Prompt
How many lines of the records hold the string "Blender"? Reply with the number alone.

[Rows from a 3D modeling dataset]
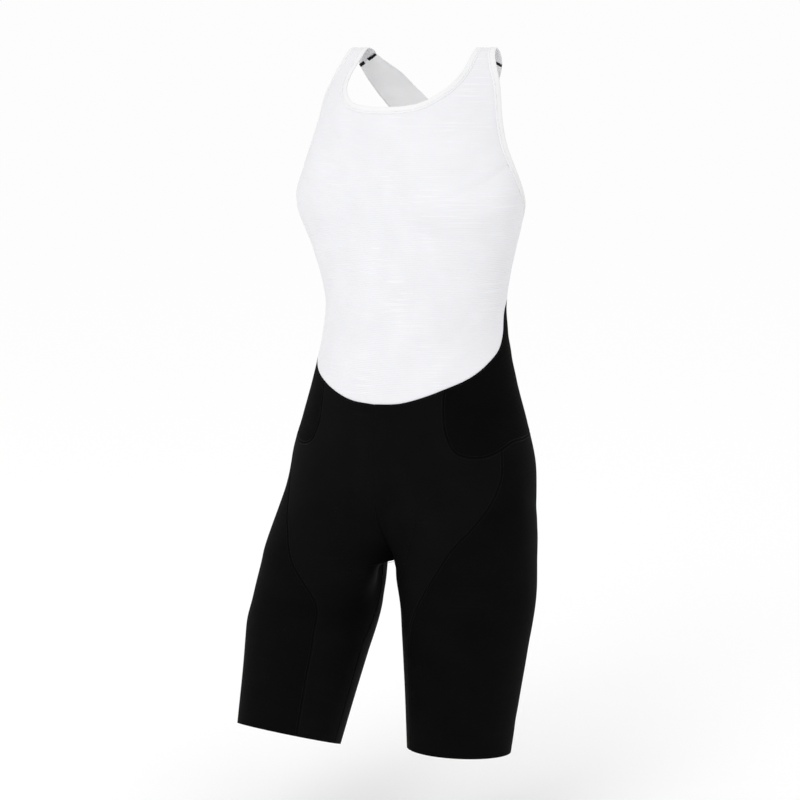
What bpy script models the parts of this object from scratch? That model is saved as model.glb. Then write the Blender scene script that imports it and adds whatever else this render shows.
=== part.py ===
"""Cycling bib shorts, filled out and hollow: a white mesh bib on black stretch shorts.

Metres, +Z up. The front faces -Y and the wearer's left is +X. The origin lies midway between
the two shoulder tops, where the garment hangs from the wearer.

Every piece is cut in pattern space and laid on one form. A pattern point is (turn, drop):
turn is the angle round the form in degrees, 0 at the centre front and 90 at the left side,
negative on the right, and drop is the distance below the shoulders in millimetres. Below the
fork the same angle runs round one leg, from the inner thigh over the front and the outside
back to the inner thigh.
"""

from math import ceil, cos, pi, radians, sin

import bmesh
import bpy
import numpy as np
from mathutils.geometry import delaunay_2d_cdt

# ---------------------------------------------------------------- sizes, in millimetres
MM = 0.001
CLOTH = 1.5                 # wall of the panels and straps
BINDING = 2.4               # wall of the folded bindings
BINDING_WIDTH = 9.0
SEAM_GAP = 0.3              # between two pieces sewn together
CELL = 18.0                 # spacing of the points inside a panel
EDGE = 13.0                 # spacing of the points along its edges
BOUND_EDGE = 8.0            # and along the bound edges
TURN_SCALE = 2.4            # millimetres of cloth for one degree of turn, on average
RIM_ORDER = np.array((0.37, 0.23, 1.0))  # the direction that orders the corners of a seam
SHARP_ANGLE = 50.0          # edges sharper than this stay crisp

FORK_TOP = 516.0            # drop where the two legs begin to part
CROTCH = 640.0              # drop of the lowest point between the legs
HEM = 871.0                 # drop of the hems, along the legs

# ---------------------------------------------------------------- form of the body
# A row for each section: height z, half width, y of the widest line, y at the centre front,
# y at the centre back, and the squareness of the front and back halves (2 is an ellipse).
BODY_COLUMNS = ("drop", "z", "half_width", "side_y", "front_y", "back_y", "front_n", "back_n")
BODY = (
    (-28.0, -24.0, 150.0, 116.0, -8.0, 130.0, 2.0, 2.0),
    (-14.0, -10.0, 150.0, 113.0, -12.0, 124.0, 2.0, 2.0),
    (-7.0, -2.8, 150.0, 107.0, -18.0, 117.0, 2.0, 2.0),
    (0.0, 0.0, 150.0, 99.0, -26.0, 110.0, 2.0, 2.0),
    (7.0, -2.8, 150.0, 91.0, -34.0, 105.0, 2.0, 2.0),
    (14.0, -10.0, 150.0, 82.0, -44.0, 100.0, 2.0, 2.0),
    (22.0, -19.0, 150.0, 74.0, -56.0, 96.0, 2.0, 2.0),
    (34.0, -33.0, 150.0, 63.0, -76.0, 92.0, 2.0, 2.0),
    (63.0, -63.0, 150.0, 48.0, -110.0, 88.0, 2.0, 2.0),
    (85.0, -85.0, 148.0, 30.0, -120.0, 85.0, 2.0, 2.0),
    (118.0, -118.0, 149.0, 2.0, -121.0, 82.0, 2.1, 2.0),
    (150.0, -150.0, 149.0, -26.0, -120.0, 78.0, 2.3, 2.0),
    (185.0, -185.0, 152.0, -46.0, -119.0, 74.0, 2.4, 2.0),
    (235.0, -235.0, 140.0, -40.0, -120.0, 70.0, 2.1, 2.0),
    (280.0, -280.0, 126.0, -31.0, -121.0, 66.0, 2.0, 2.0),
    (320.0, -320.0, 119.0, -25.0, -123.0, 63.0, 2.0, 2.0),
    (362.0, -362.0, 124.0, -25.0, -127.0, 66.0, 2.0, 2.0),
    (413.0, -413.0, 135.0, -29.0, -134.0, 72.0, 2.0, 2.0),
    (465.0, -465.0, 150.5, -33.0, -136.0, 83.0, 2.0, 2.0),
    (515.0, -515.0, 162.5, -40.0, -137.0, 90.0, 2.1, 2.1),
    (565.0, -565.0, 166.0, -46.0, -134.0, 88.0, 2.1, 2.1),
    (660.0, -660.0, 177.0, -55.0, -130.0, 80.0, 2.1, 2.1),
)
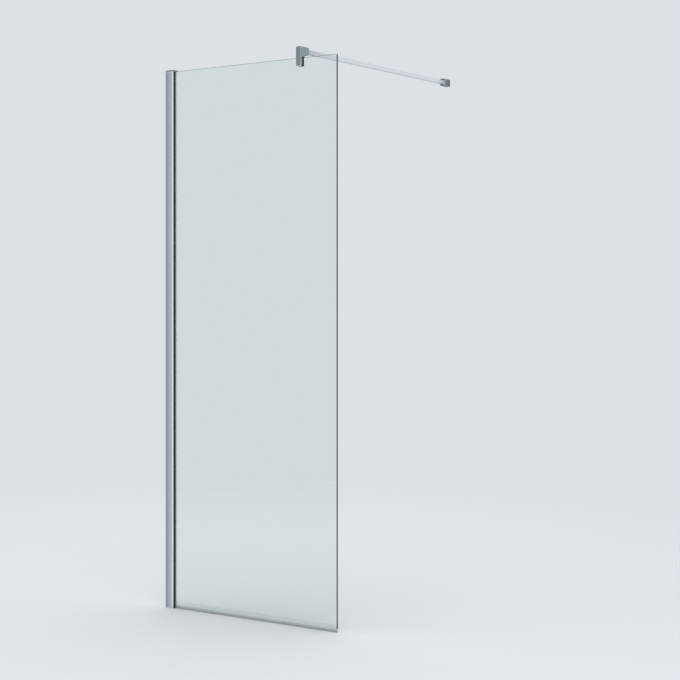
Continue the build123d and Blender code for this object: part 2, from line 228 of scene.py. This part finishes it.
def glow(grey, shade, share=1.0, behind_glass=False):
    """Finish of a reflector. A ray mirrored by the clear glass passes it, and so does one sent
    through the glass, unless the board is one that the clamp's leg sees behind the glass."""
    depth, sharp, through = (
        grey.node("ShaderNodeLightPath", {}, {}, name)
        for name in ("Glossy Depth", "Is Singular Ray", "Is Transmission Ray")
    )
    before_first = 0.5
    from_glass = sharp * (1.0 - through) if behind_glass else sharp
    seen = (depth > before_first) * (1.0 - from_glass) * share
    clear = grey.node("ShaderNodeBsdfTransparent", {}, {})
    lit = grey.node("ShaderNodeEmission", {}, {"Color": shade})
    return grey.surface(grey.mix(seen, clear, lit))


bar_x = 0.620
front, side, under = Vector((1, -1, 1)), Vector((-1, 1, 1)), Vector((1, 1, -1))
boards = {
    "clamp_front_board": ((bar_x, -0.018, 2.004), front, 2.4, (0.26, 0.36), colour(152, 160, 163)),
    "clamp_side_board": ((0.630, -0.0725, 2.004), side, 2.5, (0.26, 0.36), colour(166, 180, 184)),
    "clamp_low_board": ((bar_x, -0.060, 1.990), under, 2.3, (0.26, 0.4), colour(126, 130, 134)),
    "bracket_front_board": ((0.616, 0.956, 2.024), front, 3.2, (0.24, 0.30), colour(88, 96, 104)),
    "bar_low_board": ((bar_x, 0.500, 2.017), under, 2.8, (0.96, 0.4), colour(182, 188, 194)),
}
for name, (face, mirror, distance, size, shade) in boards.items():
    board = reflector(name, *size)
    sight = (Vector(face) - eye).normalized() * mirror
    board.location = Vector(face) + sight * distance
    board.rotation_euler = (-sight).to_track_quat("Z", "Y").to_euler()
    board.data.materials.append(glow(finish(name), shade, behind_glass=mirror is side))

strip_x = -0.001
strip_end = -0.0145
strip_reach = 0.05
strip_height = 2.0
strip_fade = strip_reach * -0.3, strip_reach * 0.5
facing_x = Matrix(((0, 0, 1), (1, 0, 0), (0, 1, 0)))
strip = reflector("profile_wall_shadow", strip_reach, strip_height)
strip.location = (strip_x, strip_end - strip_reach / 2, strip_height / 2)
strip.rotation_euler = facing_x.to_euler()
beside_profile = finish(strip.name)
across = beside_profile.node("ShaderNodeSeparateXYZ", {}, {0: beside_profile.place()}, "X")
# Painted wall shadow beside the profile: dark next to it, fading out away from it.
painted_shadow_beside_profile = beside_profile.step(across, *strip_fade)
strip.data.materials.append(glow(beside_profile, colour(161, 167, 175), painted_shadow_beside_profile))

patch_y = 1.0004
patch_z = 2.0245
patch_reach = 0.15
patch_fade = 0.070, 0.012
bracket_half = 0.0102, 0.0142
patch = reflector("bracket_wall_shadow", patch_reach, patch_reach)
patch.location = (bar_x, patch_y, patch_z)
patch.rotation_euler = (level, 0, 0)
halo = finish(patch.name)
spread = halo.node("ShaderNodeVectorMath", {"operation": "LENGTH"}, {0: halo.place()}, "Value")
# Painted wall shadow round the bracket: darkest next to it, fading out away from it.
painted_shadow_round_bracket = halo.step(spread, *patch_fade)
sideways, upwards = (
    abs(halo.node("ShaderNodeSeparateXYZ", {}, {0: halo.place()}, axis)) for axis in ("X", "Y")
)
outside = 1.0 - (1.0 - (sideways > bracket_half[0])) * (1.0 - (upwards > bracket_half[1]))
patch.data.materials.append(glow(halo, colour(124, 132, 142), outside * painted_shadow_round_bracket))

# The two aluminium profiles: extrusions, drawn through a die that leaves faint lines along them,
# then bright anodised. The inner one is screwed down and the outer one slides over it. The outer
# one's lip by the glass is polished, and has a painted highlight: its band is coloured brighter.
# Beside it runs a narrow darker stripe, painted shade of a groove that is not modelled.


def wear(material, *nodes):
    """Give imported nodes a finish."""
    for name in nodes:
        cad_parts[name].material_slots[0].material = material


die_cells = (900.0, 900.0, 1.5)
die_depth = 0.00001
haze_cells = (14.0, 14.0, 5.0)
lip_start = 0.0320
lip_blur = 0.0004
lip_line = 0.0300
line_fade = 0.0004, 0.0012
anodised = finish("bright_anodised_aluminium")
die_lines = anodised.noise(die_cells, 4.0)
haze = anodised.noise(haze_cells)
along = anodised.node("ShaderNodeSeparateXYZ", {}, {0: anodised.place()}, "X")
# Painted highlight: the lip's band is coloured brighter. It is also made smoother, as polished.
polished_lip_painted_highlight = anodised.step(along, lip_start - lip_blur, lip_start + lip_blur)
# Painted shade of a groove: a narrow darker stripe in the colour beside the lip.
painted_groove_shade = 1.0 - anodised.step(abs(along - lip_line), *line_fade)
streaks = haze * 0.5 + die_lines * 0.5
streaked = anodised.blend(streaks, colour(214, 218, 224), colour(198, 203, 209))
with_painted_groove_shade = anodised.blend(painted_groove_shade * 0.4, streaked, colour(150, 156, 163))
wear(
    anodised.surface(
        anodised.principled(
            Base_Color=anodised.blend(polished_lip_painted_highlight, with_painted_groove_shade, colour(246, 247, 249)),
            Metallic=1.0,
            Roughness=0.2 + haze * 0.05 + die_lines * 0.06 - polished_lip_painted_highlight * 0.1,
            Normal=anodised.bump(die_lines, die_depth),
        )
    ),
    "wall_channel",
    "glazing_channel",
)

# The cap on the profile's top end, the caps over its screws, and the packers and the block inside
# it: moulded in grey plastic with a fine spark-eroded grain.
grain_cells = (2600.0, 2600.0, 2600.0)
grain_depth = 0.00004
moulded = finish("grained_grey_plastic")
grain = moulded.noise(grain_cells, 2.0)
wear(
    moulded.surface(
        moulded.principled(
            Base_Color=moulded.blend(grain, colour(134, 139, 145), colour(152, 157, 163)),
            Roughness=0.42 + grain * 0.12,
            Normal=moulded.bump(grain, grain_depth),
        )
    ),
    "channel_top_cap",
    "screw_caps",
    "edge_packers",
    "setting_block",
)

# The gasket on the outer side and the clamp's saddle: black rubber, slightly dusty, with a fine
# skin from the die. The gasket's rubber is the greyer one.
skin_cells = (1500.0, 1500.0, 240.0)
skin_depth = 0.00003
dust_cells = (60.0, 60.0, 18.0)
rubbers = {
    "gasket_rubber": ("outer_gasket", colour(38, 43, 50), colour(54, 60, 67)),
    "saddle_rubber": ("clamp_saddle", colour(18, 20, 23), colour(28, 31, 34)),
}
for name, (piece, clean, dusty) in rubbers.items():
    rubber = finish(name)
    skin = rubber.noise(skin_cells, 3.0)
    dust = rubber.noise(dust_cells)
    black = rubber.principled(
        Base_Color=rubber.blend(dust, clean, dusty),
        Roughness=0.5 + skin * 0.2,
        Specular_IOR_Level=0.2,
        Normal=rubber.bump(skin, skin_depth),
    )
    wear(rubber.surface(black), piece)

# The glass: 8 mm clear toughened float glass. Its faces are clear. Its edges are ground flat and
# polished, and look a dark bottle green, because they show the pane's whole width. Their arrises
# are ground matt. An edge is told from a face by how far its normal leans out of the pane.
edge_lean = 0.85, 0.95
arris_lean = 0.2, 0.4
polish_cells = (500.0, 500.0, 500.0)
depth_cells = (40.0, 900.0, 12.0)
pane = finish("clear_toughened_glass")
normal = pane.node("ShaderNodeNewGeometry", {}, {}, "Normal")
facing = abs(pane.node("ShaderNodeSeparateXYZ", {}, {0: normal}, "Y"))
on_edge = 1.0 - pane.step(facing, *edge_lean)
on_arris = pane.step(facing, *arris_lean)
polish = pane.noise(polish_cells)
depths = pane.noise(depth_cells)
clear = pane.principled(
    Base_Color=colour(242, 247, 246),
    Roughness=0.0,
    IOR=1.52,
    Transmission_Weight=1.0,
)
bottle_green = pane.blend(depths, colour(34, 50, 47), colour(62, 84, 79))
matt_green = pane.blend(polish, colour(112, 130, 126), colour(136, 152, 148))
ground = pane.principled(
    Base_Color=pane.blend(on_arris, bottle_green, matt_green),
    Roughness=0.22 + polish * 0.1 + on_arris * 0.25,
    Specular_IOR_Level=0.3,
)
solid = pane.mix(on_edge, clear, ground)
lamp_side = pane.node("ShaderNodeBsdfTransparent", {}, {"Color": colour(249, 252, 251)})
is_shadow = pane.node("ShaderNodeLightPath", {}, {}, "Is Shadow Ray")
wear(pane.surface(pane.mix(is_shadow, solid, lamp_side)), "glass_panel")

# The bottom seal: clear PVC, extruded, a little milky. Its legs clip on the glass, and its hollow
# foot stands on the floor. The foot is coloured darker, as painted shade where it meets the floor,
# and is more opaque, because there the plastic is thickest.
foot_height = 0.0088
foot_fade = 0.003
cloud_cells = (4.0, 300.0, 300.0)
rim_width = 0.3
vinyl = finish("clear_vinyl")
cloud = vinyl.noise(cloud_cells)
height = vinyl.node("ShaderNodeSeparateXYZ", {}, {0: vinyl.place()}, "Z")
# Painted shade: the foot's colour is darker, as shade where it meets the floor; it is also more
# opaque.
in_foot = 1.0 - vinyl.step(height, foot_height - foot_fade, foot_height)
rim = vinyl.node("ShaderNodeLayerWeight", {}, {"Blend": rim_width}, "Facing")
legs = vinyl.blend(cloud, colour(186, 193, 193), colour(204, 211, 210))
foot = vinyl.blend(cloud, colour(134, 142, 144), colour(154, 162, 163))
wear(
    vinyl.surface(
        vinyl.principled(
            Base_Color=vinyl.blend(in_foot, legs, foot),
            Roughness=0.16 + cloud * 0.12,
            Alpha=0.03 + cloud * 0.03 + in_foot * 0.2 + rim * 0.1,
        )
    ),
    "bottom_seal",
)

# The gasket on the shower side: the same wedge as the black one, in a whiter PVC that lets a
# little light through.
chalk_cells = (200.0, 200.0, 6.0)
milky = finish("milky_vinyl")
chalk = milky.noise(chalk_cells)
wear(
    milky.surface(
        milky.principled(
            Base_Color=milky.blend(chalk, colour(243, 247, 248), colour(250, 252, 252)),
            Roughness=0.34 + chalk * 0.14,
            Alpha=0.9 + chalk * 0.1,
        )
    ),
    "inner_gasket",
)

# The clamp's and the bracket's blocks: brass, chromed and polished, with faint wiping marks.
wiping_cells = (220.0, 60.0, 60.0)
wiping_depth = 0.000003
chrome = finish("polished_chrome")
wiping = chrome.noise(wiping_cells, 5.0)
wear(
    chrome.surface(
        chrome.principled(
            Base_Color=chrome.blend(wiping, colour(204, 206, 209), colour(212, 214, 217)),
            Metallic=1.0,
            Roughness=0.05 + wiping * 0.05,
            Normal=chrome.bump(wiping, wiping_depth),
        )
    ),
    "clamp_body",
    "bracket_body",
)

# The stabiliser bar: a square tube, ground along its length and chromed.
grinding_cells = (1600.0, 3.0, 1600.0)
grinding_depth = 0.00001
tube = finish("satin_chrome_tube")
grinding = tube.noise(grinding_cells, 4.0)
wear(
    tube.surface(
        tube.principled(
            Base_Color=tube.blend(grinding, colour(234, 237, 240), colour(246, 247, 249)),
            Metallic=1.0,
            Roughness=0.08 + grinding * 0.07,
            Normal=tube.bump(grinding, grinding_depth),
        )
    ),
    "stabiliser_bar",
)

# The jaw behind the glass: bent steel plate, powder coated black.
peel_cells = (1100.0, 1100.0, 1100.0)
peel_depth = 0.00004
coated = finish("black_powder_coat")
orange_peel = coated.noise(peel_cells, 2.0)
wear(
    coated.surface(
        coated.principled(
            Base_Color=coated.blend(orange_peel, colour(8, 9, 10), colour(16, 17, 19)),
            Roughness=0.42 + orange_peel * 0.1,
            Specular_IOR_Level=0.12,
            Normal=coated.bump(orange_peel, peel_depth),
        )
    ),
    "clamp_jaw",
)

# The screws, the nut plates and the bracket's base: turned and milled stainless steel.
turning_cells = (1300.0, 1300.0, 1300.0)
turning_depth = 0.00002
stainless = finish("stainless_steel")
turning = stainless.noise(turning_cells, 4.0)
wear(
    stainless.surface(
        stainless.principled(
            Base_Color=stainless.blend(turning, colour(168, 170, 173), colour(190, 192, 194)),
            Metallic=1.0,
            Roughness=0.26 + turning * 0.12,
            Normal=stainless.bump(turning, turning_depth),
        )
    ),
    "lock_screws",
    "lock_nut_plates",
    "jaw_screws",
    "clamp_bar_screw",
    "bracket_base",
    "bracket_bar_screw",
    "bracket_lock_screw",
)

Task solution
2